Das Amtsgericht Essen hat gegen die Angeklagte mit Urteil vom 01. Juli 2016 wegen Anstiftung zur Untreue und wegen Computerbetruges in 27 Fällen eine Gesamtfreiheitsstrafe von einem Jahr und sechs Monaten verhängt.
Mit dem hier angefochtenen Urteil vom 19. Februar 2018 hat die XIII. kleine Strafkammer des Landgerichts Essen das erstinstanzliche Urteil auf die Berufungen der Staatsanwaltschaft und der Angeklagten dahin abgeändert, dass gegen die Angeklagte wegen Computerbetruges in siebzehn Fällen eine Gesamtfreiheitsstrafe von zehn Monaten, deren Vollstreckung zur Bewährung ausgesetzt wurde, verhängt worden ist. Überdies wurde die Einziehung von Wertersatz in Höhe eines Betrages von 17.000,00 Euro angeordnet. Die weitergehenden Berufungen der Staatsanwaltschaft und der Angeklagten wurden verworfen.

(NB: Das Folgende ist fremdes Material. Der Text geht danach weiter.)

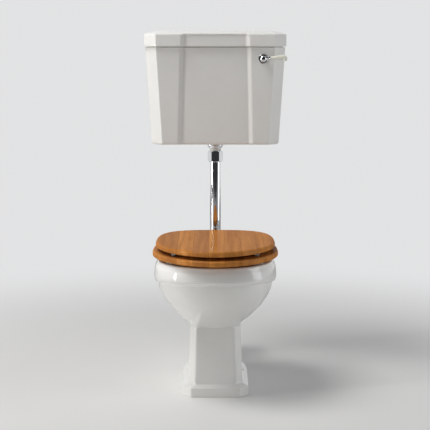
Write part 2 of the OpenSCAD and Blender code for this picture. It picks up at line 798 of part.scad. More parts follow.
module hinge_rod_caps() color(chrome) for (side = [-1, 1])
    translate([side * rod_half, hinge_y, hinge_z]) rotate([0, side * 90, 0]) difference() {
        union() {
            translate([0, 0, -4]) cylinder(d = knuckle_d, h = 5);
            translate([0, 0, 1]) cylinder(d1 = knuckle_d, d2 = knuckle_d - 6, h = 4);
        }
        translate([0, 0, -5]) cylinder(d = rod_d, h = 5);
    }

module hinge_studs() color(chrome) pair(hinge_x)
    translate([0, hinge_y, pan_h - deck_t - stud_below])
        cylinder(d = stud_d, h = deck_t + stud_below + stud_in_pillar);

module hinge_washers() color(rubber) pair(hinge_x)
    translate([0, hinge_y, pan_h - deck_t - hinge_washer_t])
        washer(hinge_washer_d, stud_d, hinge_washer_t);

module hinge_wing_nuts() color(brass) pair(hinge_x)
    translate([0, hinge_y, pan_h - deck_t - hinge_washer_t - wing_nut_h]) {
        washer(wing_nut_d, stud_d, wing_nut_h);
        for (side = [-1, 1]) difference() {
            translate([side * wing_d, -wing_t / 2, 0]) along_y() cylinder(d = wing_d, h = wing_t);
            translate([0, 0, -wing_d]) cylinder(d = wing_nut_d - 2, h = 3 * wing_d);
        }
    }

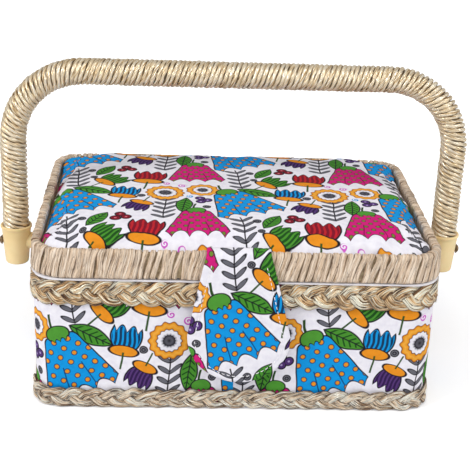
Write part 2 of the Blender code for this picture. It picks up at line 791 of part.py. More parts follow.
def knuckle_room(name, hinge_x, shares):
    """Room in one leaf for the knuckles of the other."""
    start = hinge_x - HINGE_WIDTH / 2
    reach = KNUCKLE_RADIUS + CLEAR
    pieces = []
    for low, high in shares:
        from_x = start + low * HINGE_WIDTH - CLEAR / 2
        to_x = start + high * HINGE_WIDTH + CLEAR / 2
        if low == 0:
            from_x -= OVERRUN
        if high == 1:
            to_x += OVERRUN
        low_corner = (from_x, HINGE_Y - 2 * reach, HINGE_Z - reach)
        pieces.append(box(name, low_corner, (to_x, HINGE_Y + reach, HINGE_Z + reach)))
    return as_cutter(join_bodies(name, pieces))


OUTER_KNUCKLE_SHARES = ((0.0, 1 / 3), (2 / 3, 1.0))
MIDDLE_KNUCKLE_SHARES = ((1 / 3, 2 / 3),)


def make_leaf(name, hinge_x, side_view, own, other, bores, carrier):
    """One hinge leaf, drawn from the side, with its knuckles, pin bore and screw holes."""
    middle = Matrix.Translation((hinge_x, 0, 0))
    leaf = flat_piece(name, side_view, HINGE_WIDTH / 2 - CLEAR / 2, middle @ FACING_SIDE)
    place(leaf, BRASS, carrier)
    boolean(leaf, knuckle_room(f"{name}_room", hinge_x, other))
    boolean(leaf, as_cutter(knuckles(f"{name}_knuckles", hinge_x, own)), "UNION")
    reach = HINGE_WIDTH / 2 + OVERRUN
    radius = HINGE_PIN_RADIUS + CLEAR
    ends = (hinge_x - reach, hinge_x + reach)
    bore = cylinder_x(f"{name}_bore", radius, *ends, HINGE_Y, HINGE_Z, HOLE_STEPS)
    boolean(leaf, as_cutter(bore))
    boolean(leaf, bores)


def make_hinges():
    """Two butt hinges on the rear face. The body's leaves are cranked in to the rim braid."""
    back = LEAF_Y + LEAF_THICKNESS
    lid_view = [
        (LEAF_Y, HINGE_Z),
        (back, HINGE_Z),
        (back, HINGE_Z + LID_LEAF_HEIGHT),
        (LEAF_Y, HINGE_Z + LID_LEAF_HEIGHT),
    ]
    crank = LEAF_Y - SEAT_Y
    seat_back = SEAT_Y + LEAF_THICKNESS
    body_view = [
        (back, HINGE_Z),
        (LEAF_Y, HINGE_Z),
        (LEAF_Y, BODY_LEAF_TOP + crank),
        (SEAT_Y, BODY_LEAF_TOP),
        (SEAT_Y, BODY_LEAF_FOOT),
        (seat_back, BODY_LEAF_FOOT),
        (seat_back, BODY_LEAF_TOP - LEAF_THICKNESS / 2),
        (back, BODY_LEAF_TOP + crank - LEAF_THICKNESS / 2),
    ]
    middle, outer = MIDDLE_KNUCKLE_SHARES, OUTER_KNUCKLE_SHARES
    half = HINGE_WIDTH / 2
    for side in (-1, 1):
        x = side * HINGE_SPACING / 2
        word = sign_name(side)
        make_leaf(f"hinge_lid_leaf_{word}", x, lid_view, middle, outer, lid_screw_bores, LID_PIVOT)
        make_leaf(f"hinge_body_leaf_{word}", x, body_view, outer, middle, body_screw_bores, None)
        pin_name = f"hinge_pin_{word}"
        pin = cylinder_x(pin_name, HINGE_PIN_RADIUS, x - half, x + half, HINGE_Y, HINGE_Z, HOLE_STEPS)
        place(pin, STEEL)


def make_screws():
    """Round-headed screws that hold the leaves to the hoop and to the box."""
    profile = [(out * SCREW_HEAD_RADIUS, up * SCREW_HEAD) for out, up in SCREW_DOME_SHARES]
    profile += [
        (SCREW_RADIUS, 0),
        (SCREW_RADIUS, -SCREW_LENGTH + SCREW_RADIUS),
        (0, -SCREW_LENGTH),
    ]
    facing_back = Matrix.Rotation(-math.pi / 2, 4, "X")
    for x, hinge, screw in screw_places():
        word = f"{sign_name(hinge)}_{'a' if screw < 0 else 'b'}"
        for level, y, z, carrier in (
            ("lid", LEAF_Y, LID_SCREW_Z, LID_PIVOT),
            ("body", SEAT_Y, BODY_SCREW_Z, None),
        ):
            seat = (x, y + LEAF_THICKNESS + CLEAR, z)
            screw_name = f"{level}_screw_{word}"
            piece = turned(screw_name, profile, seat, facing_back, steps=SCREW_STEPS)
            place(piece, STEEL, carrier, smooth=False)


POST_FOOT = SOCKET_FOOT + SOCKET_FLOOR + CLEAR
POST_RUN = CROSSBAR_Z - HANDLE_BEND - POST_FOOT
BEND_RUN = HANDLE_BEND * math.pi / 2
BAR_RUN = 2 * (POST_X - HANDLE_BEND)
HANDLE_RUN = 2 * (POST_RUN + BEND_RUN) + BAR_RUN


def handle_point(along):
    """Point, forward direction and outward normal of the handle's centre line, from its left foot."""
    if along > HANDLE_RUN / 2:
        point, forward, outward = handle_point(HANDLE_RUN - along)
        flip = Matrix.Diagonal((-1, 1, 1))
        return flip @ point, -(flip @ forward), flip @ outward
    if along < POST_RUN:
        return Vector((-POST_X, 0, POST_FOOT + along)), Vector((0, 0, 1)), Vector((-1, 0, 0))
    along -= POST_RUN
    bend = min(along / HANDLE_BEND, math.pi / 2)
    outward = Vector((-math.cos(bend), 0, math.sin(bend)))
    centre = Vector((-POST_X + HANDLE_BEND, 0, CROSSBAR_Z - HANDLE_BEND))
    forward = Vector((math.sin(bend), 0, math.cos(bend)))
    straight = max(along - BEND_RUN, 0)
    return centre + HANDLE_BEND * outward + straight * forward, forward, outward


def make_core():
    """The bent cane inside the handle, as a tube along the centre line."""
    stops = [0]
    stops += [POST_RUN + BEND_RUN * step / BEND_STEPS for step in range(BEND_STEPS + 1)]
    stops.append(HANDLE_RUN / 2)
    stops += [HANDLE_RUN - stop for stop in reversed(stops[:-1])]
    curve = bpy.data.curves.new("handle_core", "CURVE")
    curve.dimensions = "3D"
    curve.bevel_depth = CORE_RADIUS
    curve.bevel_resolution = CORE_STEPS
    curve.use_fill_caps = True
    spline = curve.splines.new("POLY")
    spline.points.add(len(stops) - 1)
    for point, along in zip(spline.points, stops):
        point.co = (*handle_point(along)[0], 1)
    core = made_mesh(bpy.data.objects.new("handle_core", curve))
    place(core, CANE, HANDLE_PIVOT)
    boolean(core, bolt_bores)


def winding_section(width, floor_radius):
    """Offset and radius of each corner of the flat band, whose side-by-side cords show as low ridges."""
    corners = []
    stops = 2 * WIND_CORDS
    for stop in range(stops + 1):
        groove = 1.0 if stop % 2 == 0 else 0.0
        corners.append((width * (stop / stops - 0.5), GRIP_RADIUS - groove * WIND_RELIEF))
    return corners + [(width / 2, floor_radius), (0, floor_radius), (-width / 2, floor_radius)]


def make_winding():
    """The band of glossy cord wound on the core as one helix, cut off square inside both sockets."""
    mouth = SOCKET_TOP - SOCKET_MOUTH - POST_FOOT
    wound = HANDLE_RUN - 2 * mouth
    pitch = wound / (WIND_LOOPS - 1)
    width = pitch - WIND_GAP
    # Straight facets cut inside their circle and across a bend: the floor stands off by what they lose.
    bend_loss = (width / 2) ** 2 / (8 * HANDLE_BEND)
    floor_radius = (CORE_RADIUS + CLEAR + bend_loss) / math.cos(math.pi / WIND_STEPS)
    section = winding_section(width, floor_radius)
    count = WIND_LOOPS * WIND_STEPS
    loops = []
    for step in range(count + 1):
        centre = mouth + pitch * (step / WIND_STEPS - 0.5)
        angle = 2 * math.pi * step / WIND_STEPS
        loop = []
        for along, radius in section:
            point, _, outward = handle_point(min(max(centre + along, 0), HANDLE_RUN))
            spoke = math.cos(angle) * outward + math.sin(angle) * Vector((0, 1, 0))
            loop.append(point + radius * spoke)
        loops.append(loop)
    print_least_gap(loops)
    winding = place(skin("handle_winding", loops), GLOSS_CORD, HANDLE_PIVOT)
    ends = []
    foot = SOCKET_FOOT - OVERRUN
    reach = GRIP_RADIUS + OVERRUN
    for side in (-1, 1):
        ends.append(
            box(
                "winding_end",
                (side * POST_X - reach, -reach, foot),
                (side * POST_X + reach, reach, POST_FOOT + mouth),
            )
        )
    boolean(winding, as_cutter(join_bodies("winding_ends", ends)))


def print_least_gap(loops):
    """Measures how near one loop of the band comes to the next, along their facing edges."""
    top = 2 * WIND_CORDS
    upper = np.array([[loop[top], loop[top + 1]] for loop in loops])
    lower = np.array([[loop[0], loop[-1]] for loop in loops])
    shares = np.linspace(0, 1, 9)[:, None, None, None]
    rising = upper[:-1] * (1 - shares) + upper[1:] * shares
    falling = lower[:-1] * (1 - shares) + lower[1:] * shares
    gaps = []
    for step in range(len(loops) - 1 - WIND_STEPS):
        one = rising[:, step].reshape(-1, 3)
        other = falling[:, step + WIND_STEPS].reshape(-1, 3)
        gaps.append(np.linalg.norm(one[:, None] - other[None], axis=2).min())
    print(f"handle winding: least gap between neighbouring loops {1000 * min(gaps):.2f} mm")


SOCKET_MOUTH_RADIUS = GRIP_RADIUS + CLEAR
SOCKET_BORE_RADIUS = CORE_RADIUS + CLEAR
SOCKET_TOP_RADIUS = SOCKET_MOUTH_RADIUS + SOCKET_WALL
SOCKET_FOOT_RADIUS = SOCKET_BORE_RADIUS + SOCKET_WALL


def socket_radius(z):
    """Outer radius of the tapered cup at a height."""
    share = (z - SOCKET_FOOT) / SOCKET_HEIGHT
    return SOCKET_FOOT_RADIUS + (SOCKET_TOP_RADIUS - SOCKET_FOOT_RADIUS) * share


def make_sockets():
    """The two moulded cups that hold the handle's ends, each with a boss that stands it off the box."""
    lip_foot = SOCKET_TOP - SOCKET_LIP_HEIGHT
    profile = [
        (SOCKET_MOUTH_RADIUS, SOCKET_TOP),
        (SOCKET_TOP_RADIUS, SOCKET_TOP),
        (SOCKET_TOP_RADIUS + SOCKET_LIP, SOCKET_TOP - SOCKET_LIP),
        (SOCKET_TOP_RADIUS + SOCKET_LIP, lip_foot + SOCKET_LIP),
        (socket_radius(lip_foot), lip_foot),
    ]
    for step in range(SOCKET_ROUND_STEPS + 1):
        angle = math.pi / 2 * step / SOCKET_ROUND_STEPS
        profile.append(
            (
                SOCKET_FOOT_RADIUS - SOCKET_ROUND * (1 - math.cos(angle)),
                SOCKET_FOOT + SOCKET_ROUND * (1 - math.sin(angle)),
            )
        )
    step_z = SOCKET_TOP - SOCKET_MOUTH - CLEAR
    profile += [
        (0, SOCKET_FOOT),
        (0, SOCKET_FOOT + SOCKET_FLOOR),
        (SOCKET_BORE_RADIUS, SOCKET_FOOT + SOCKET_FLOOR),
        (SOCKET_BORE_RADIUS, step_z),
        (SOCKET_MOUTH_RADIUS, step_z),
    ]
    for side in (-1, 1):
        name = f"handle_socket_{sign_name(side)}"
        cup = turned(name, profile, (side * POST_X, 0, 0), closed=True)
        socket = made_mesh(cup)
        place(socket, SOCKET_PLASTIC, HANDLE_PIVOT)
        inner_x = BRAID_OUT[0] + CLEAR
        boss = cylinder_x(
            f"{name}_boss",
            BOSS_RADIUS,
            side * inner_x,
            side * (POST_X - SOCKET_BORE_RADIUS - SOCKET_WALL / 2),
            0,
            PIVOT_Z,
            BOLT_STEPS,
        )
        boolean(socket, as_cutter(boss), "UNION")
        boolean(socket, bolt_bores)


def make_bolts():
    """A domed pivot bolt on each side, through socket, handle and box, with its washer and nut inside."""
    head_x = POST_X + socket_radius(PIVOT_Z + BOLT_HEAD_RADIUS) + CLEAR
    profile = []
    for step in range(BOLT_DOME_STEPS + 1):
        angle = math.pi / 2 * step / BOLT_DOME_STEPS
        profile.append((BOLT_HEAD_RADIUS * math.sin(angle), head_x + BOLT_HEAD * math.cos(angle)))
    profile += [(BOLT_RADIUS, head_x), (BOLT_RADIUS, BOLT_END_X), (0, BOLT_END_X)]
    ring = [
        (BOLT_HOLE, WASHER_X),
        (WASHER_RADIUS, WASHER_X),
        (WASHER_RADIUS, WASHER_X - WASHER),
        (BOLT_HOLE, WASHER_X - WASHER),
    ]
    for side in (-1, 1):
        word = sign_name(side)
        turn = Matrix.Rotation(side * math.pi / 2, 4, "Y")
        at = (0, 0, PIVOT_Z)
        bolt = turned(f"handle_bolt_{word}", profile, at, turn, steps=BOLT_STEPS)
        place(bolt, STEEL, BOLT_PIVOT, smooth=False)
        washer = turned(f"bolt_washer_{word}", ring, at, turn, closed=True, steps=BOLT_STEPS)
        place(washer, STEEL, BOLT_PIVOT, smooth=False)
        near_x, far_x = side * NUT_X, side * (NUT_X - NUT)
        nut = cylinder_x(f"bolt_nut_{word}", NUT_RADIUS, near_x, far_x, 0, PIVOT_Z, NUT_SIDES)
        place(nut, STEEL, BOLT_PIVOT, smooth=False)
        boolean(nut, bolt_bores)


make_box()
make_lining()
make_tray()
make_hoop()
make_lid_filling()
make_tab()
make_hinges()
make_screws()
make_core()
make_winding()
make_sockets()
make_bolts()
print(f"{sum(obj.type == 'MESH' for obj in basket.objects)} pieces")
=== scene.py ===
import json
import math

import bmesh
import bpy
import numpy as np
from mathutils import Matrix, Vector


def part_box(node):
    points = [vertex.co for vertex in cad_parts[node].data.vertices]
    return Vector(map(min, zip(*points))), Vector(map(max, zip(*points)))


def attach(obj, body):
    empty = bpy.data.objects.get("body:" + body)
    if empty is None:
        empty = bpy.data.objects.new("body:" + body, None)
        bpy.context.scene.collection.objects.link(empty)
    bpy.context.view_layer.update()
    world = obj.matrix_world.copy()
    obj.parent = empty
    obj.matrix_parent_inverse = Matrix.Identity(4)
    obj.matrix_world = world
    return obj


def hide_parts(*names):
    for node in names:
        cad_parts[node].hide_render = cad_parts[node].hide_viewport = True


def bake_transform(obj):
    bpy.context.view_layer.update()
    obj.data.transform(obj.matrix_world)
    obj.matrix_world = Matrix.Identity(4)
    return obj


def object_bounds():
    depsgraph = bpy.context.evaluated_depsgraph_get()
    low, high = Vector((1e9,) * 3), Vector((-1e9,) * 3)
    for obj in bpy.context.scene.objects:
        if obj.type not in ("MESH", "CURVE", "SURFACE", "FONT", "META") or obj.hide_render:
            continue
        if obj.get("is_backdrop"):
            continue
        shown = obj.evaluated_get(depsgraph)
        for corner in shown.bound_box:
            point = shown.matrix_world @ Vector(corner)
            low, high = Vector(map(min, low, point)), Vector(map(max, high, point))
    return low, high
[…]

Gegen das in ihrer und ihres Verteidigers Anwesenheit verkündete Berufungsurteil wendet sich die Angeklagte mit dem Rechtsmittel der Revision, eingelegt mit Telefax-Schriftsatz ihres Verteidigers vom 26. Februar 2018. Mit weiterem Schriftsatz ihres Verteidigers vom 26. April 2018 begründet die Angeklagte ihre Revision unter näherer Darlegung mit der Rüge der Verletzung formellen und sachlichen Rechts. Sie beantragt,
das Urteil mit den zugehörigen Feststellungen aufzuheben und die Sache zur erneuten Verhandlung und Entscheidung an eine andere kleine Strafkammer des Landgerichts Essen zurückzuverweisen.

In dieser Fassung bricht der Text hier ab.